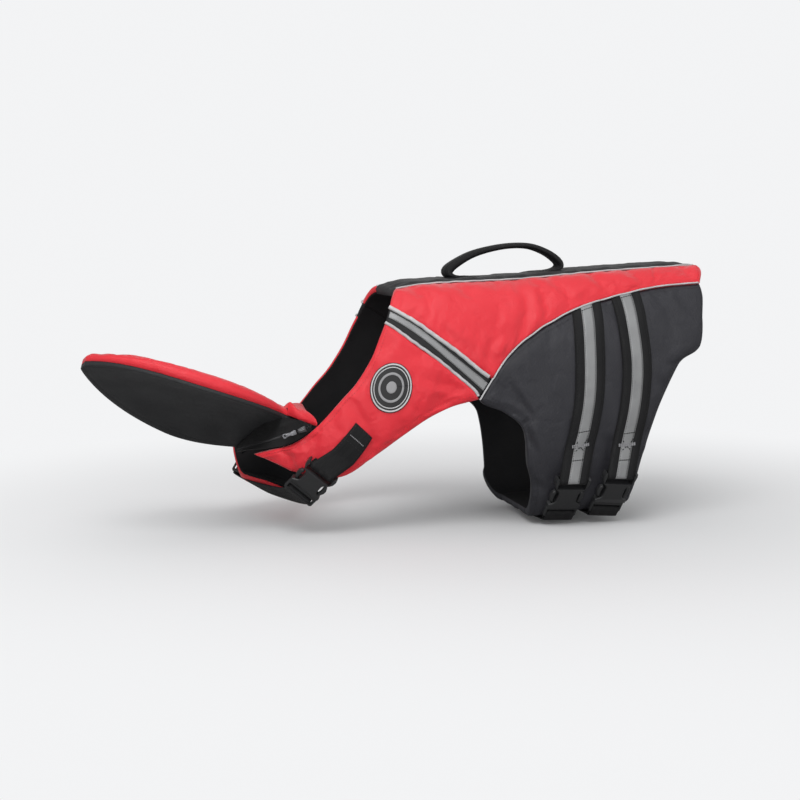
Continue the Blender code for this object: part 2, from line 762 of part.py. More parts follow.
def make_belly(grids):
    line = grids["belly_line"]
    around = 360 - 2 * BELLY_SEAM
    grid = [
        [(x, BELLY_SEAM + around * j / BELLY_ROWS) for x, _ in line] for j in range(BELLY_ROWS + 1)
    ]
    return panel(
        "belly_panel", grid, 0.0, PANEL_THICKNESS + PANEL_INNER, PANEL_RIM + PANEL_INNER,
        charcoal_cloth(),
    )


def make_pipings(grids, side):
    """Pale cords that are sewn into the seams."""
    sign = -1 if side == "left" else 1
    height = PANEL_INNER + PANEL_RIM + LAYER_GAP + PIPING_RADIUS
    for name, line in (
        ("piping_spine_", grids["spine_line"]),
        ("piping_band_top_", grids["band_top"][:-1]),
        ("piping_band_bottom_", grids["band_bottom"][:-1]),
        ("piping_seam_", [grids["band_bottom"][-1]] + grids["seam"]),
    ):
        points = [body_point(x, sign * angle, height) for x, angle in line]
        tube(name + side, points, PIPING_RADIUS, piping_cord())


def make_handle():
    """Grab handle of padded webbing, standing up from the spine panel on two sewn feet."""
    arch = spread([tuple(row) for row in HANDLE_ARCH], HANDLE_COLUMNS)

    def place(i, j, side):
        x, rise, width, thickness = arch[i]
        before, after = arch[max(i - 1, 0)], arch[min(i + 1, len(arch) - 1)]
        along = Vector((after[0] - before[0], 0, after[1] - before[1])).normalized()
        outward = Vector((-along.z, 0, along.x))
        middle = Vector((x, 0, body_surface(x, 0).z + SPINE_THICKNESS + rise))
        return middle + outward * (side - 0.5) * thickness + Vector((0, (j / 2 - 0.5) * width, 0))

    return slab("lifting_handle", len(arch) - 1, 2, place, webbing_cloth())


# ---------------------------------------------------------------- chin float

def float_axes():
    yaw, pitch, roll = (math.radians(a) for a in (FLOAT_YAW, FLOAT_PITCH, FLOAT_ROLL))
    along = Vector((
        -math.cos(yaw) * math.cos(pitch), -math.sin(yaw) * math.cos(pitch), math.sin(pitch),
    ))
    level = Vector((0, 0, 1)).cross(along).normalized() * -1
    under = along.cross(level)
    across = level * math.cos(roll) + under * math.sin(roll)
    return along, across, along.cross(across)


def float_point(along_share, across_share, lift):
    """Point of the float: shares of its length and half width, lift above its underside."""
    along, across, under = float_axes()
    body = (1 - max(along_share, 0.0) ** FLOAT_TIP_POWER) ** (1 / FLOAT_TIP_ROUND)
    flare = min(1.0, max(along_share, 0.0) * FLOAT_FLARE)
    width = body * (FLOAT_BASE_SHARE + (1 - FLOAT_BASE_SHARE) * flare * (2 - flare))
    sag = FLOAT_SAG * 4 * along_share * (1 - along_share)
    cup = FLOAT_CUP * (across_share * width) ** 2
    return (
        FLOAT_BASE + along * FLOAT_LENGTH * along_share
        + across * FLOAT_HALF_WIDTH * width * across_share + under * (cup - sag - lift)
    )


def float_slab(name, low, high, rim, finish):
    def place(i, j, side):
        along_share = FLOAT_TIP * math.sin(math.pi / 2 * i / FLOAT_COLUMNS)
        across_share = 2 * j / FLOAT_ROWS - 1
        on_rim = i in (0, FLOAT_COLUMNS) or j in (0, FLOAT_ROWS)
        lift = low if side == 0 else (rim if on_rim else high)
        return float_point(along_share, across_share, lift)

    return slab(name, FLOAT_COLUMNS, FLOAT_ROWS, place, finish)


def make_float():
    float_slab("float_underside", 0.0, FLOAT_UNDER, FLOAT_UNDER, black_cloth())
    float_slab(
        "float_cover", FLOAT_UNDER + LAYER_GAP, FLOAT_THICKNESS, FLOAT_RIM, red_cloth()
    )


# ---------------------------------------------------------------- neck bridge and zip

def make_bridge():
    """Padded red piece that closes the neck between the wings and carries the float."""
    rear = spread([tuple(spot) for spot in BRIDGE_REAR], BRIDGE_COLUMNS)

    def place(i, j, side):
        across_share = 2 * i / BRIDGE_COLUMNS - 1
        front = float_point(
            BRIDGE_FRONT_SHARE, across_share, FLOAT_UNDER + BRIDGE_LIFT + side * BRIDGE_THICKNESS
        )
        back = Vector(rear[i]) + Vector((0, 0, side * BRIDGE_THICKNESS))
        point = back.lerp(front, j / BRIDGE_ROWS)
        if 0 < i < BRIDGE_COLUMNS and 0 < j < BRIDGE_ROWS:
            point.z += side * BRIDGE_CROWN
        return point

    return slab("neck_bridge", BRIDGE_COLUMNS, BRIDGE_ROWS, place, red_cloth())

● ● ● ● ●

_WORK TO BE COMPLETED_
Print the material verbatim, all of it.

_RESULT OF THE EXERCISE_
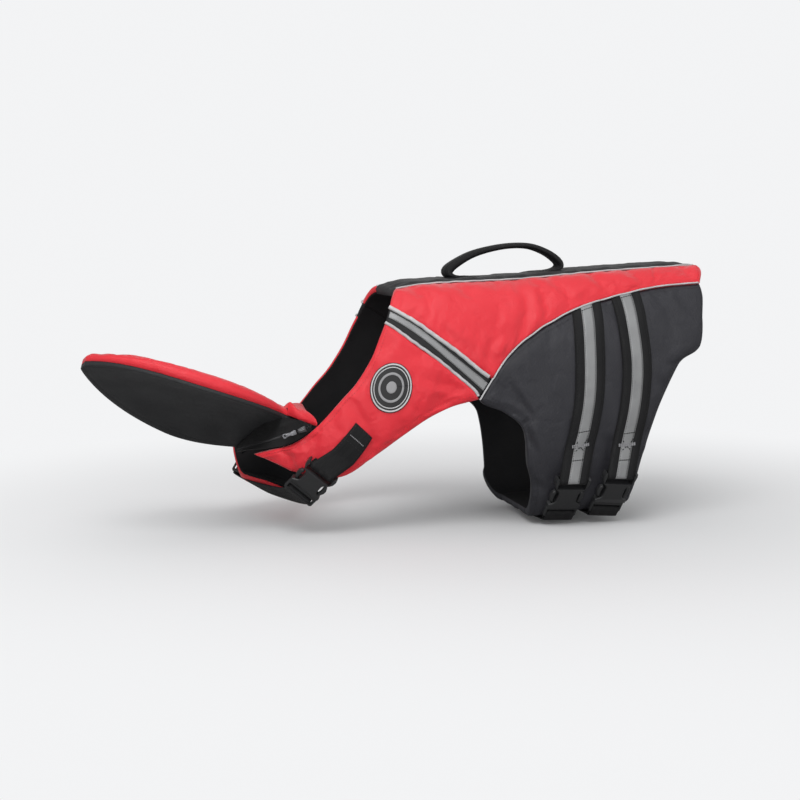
Continue the Blender code for this object: part 2, from line 762 of part.py. More parts follow.
def make_belly(grids):
    line = grids["belly_line"]
    around = 360 - 2 * BELLY_SEAM
    grid = [
        [(x, BELLY_SEAM + around * j / BELLY_ROWS) for x, _ in line] for j in range(BELLY_ROWS + 1)
    ]
    return panel(
        "belly_panel", grid, 0.0, PANEL_THICKNESS + PANEL_INNER, PANEL_RIM + PANEL_INNER,
        charcoal_cloth(),
    )


def make_pipings(grids, side):
    """Pale cords that are sewn into the seams."""
    sign = -1 if side == "left" else 1
    height = PANEL_INNER + PANEL_RIM + LAYER_GAP + PIPING_RADIUS
    for name, line in (
        ("piping_spine_", grids["spine_line"]),
        ("piping_band_top_", grids["band_top"][:-1]),
        ("piping_band_bottom_", grids["band_bottom"][:-1]),
        ("piping_seam_", [grids["band_bottom"][-1]] + grids["seam"]),
    ):
        points = [body_point(x, sign * angle, height) for x, angle in line]
        tube(name + side, points, PIPING_RADIUS, piping_cord())


def make_handle():
    """Grab handle of padded webbing, standing up from the spine panel on two sewn feet."""
    arch = spread([tuple(row) for row in HANDLE_ARCH], HANDLE_COLUMNS)

    def place(i, j, side):
        x, rise, width, thickness = arch[i]
        before, after = arch[max(i - 1, 0)], arch[min(i + 1, len(arch) - 1)]
        along = Vector((after[0] - before[0], 0, after[1] - before[1])).normalized()
        outward = Vector((-along.z, 0, along.x))
        middle = Vector((x, 0, body_surface(x, 0).z + SPINE_THICKNESS + rise))
        return middle + outward * (side - 0.5) * thickness + Vector((0, (j / 2 - 0.5) * width, 0))

    return slab("lifting_handle", len(arch) - 1, 2, place, webbing_cloth())


# ---------------------------------------------------------------- chin float

def float_axes():
    yaw, pitch, roll = (math.radians(a) for a in (FLOAT_YAW, FLOAT_PITCH, FLOAT_ROLL))
    along = Vector((
        -math.cos(yaw) * math.cos(pitch), -math.sin(yaw) * math.cos(pitch), math.sin(pitch),
    ))
    level = Vector((0, 0, 1)).cross(along).normalized() * -1
    under = along.cross(level)
    across = level * math.cos(roll) + under * math.sin(roll)
    return along, across, along.cross(across)


def float_point(along_share, across_share, lift):
    """Point of the float: shares of its length and half width, lift above its underside."""
    along, across, under = float_axes()
    body = (1 - max(along_share, 0.0) ** FLOAT_TIP_POWER) ** (1 / FLOAT_TIP_ROUND)
    flare = min(1.0, max(along_share, 0.0) * FLOAT_FLARE)
    width = body * (FLOAT_BASE_SHARE + (1 - FLOAT_BASE_SHARE) * flare * (2 - flare))
    sag = FLOAT_SAG * 4 * along_share * (1 - along_share)
    cup = FLOAT_CUP * (across_share * width) ** 2
    return (
        FLOAT_BASE + along * FLOAT_LENGTH * along_share
        + across * FLOAT_HALF_WIDTH * width * across_share + under * (cup - sag - lift)
    )


def float_slab(name, low, high, rim, finish):
    def place(i, j, side):
        along_share = FLOAT_TIP * math.sin(math.pi / 2 * i / FLOAT_COLUMNS)
        across_share = 2 * j / FLOAT_ROWS - 1
        on_rim = i in (0, FLOAT_COLUMNS) or j in (0, FLOAT_ROWS)
        lift = low if side == 0 else (rim if on_rim else high)
        return float_point(along_share, across_share, lift)

    return slab(name, FLOAT_COLUMNS, FLOAT_ROWS, place, finish)


def make_float():
    float_slab("float_underside", 0.0, FLOAT_UNDER, FLOAT_UNDER, black_cloth())
    float_slab(
        "float_cover", FLOAT_UNDER + LAYER_GAP, FLOAT_THICKNESS, FLOAT_RIM, red_cloth()
    )


# ---------------------------------------------------------------- neck bridge and zip

def make_bridge():
    """Padded red piece that closes the neck between the wings and carries the float."""
    rear = spread([tuple(spot) for spot in BRIDGE_REAR], BRIDGE_COLUMNS)

    def place(i, j, side):
        across_share = 2 * i / BRIDGE_COLUMNS - 1
        front = float_point(
            BRIDGE_FRONT_SHARE, across_share, FLOAT_UNDER + BRIDGE_LIFT + side * BRIDGE_THICKNESS
        )
        back = Vector(rear[i]) + Vector((0, 0, side * BRIDGE_THICKNESS))
        point = back.lerp(front, j / BRIDGE_ROWS)
        if 0 < i < BRIDGE_COLUMNS and 0 < j < BRIDGE_ROWS:
            point.z += side * BRIDGE_CROWN
        return point

    return slab("neck_bridge", BRIDGE_COLUMNS, BRIDGE_ROWS, place, red_cloth())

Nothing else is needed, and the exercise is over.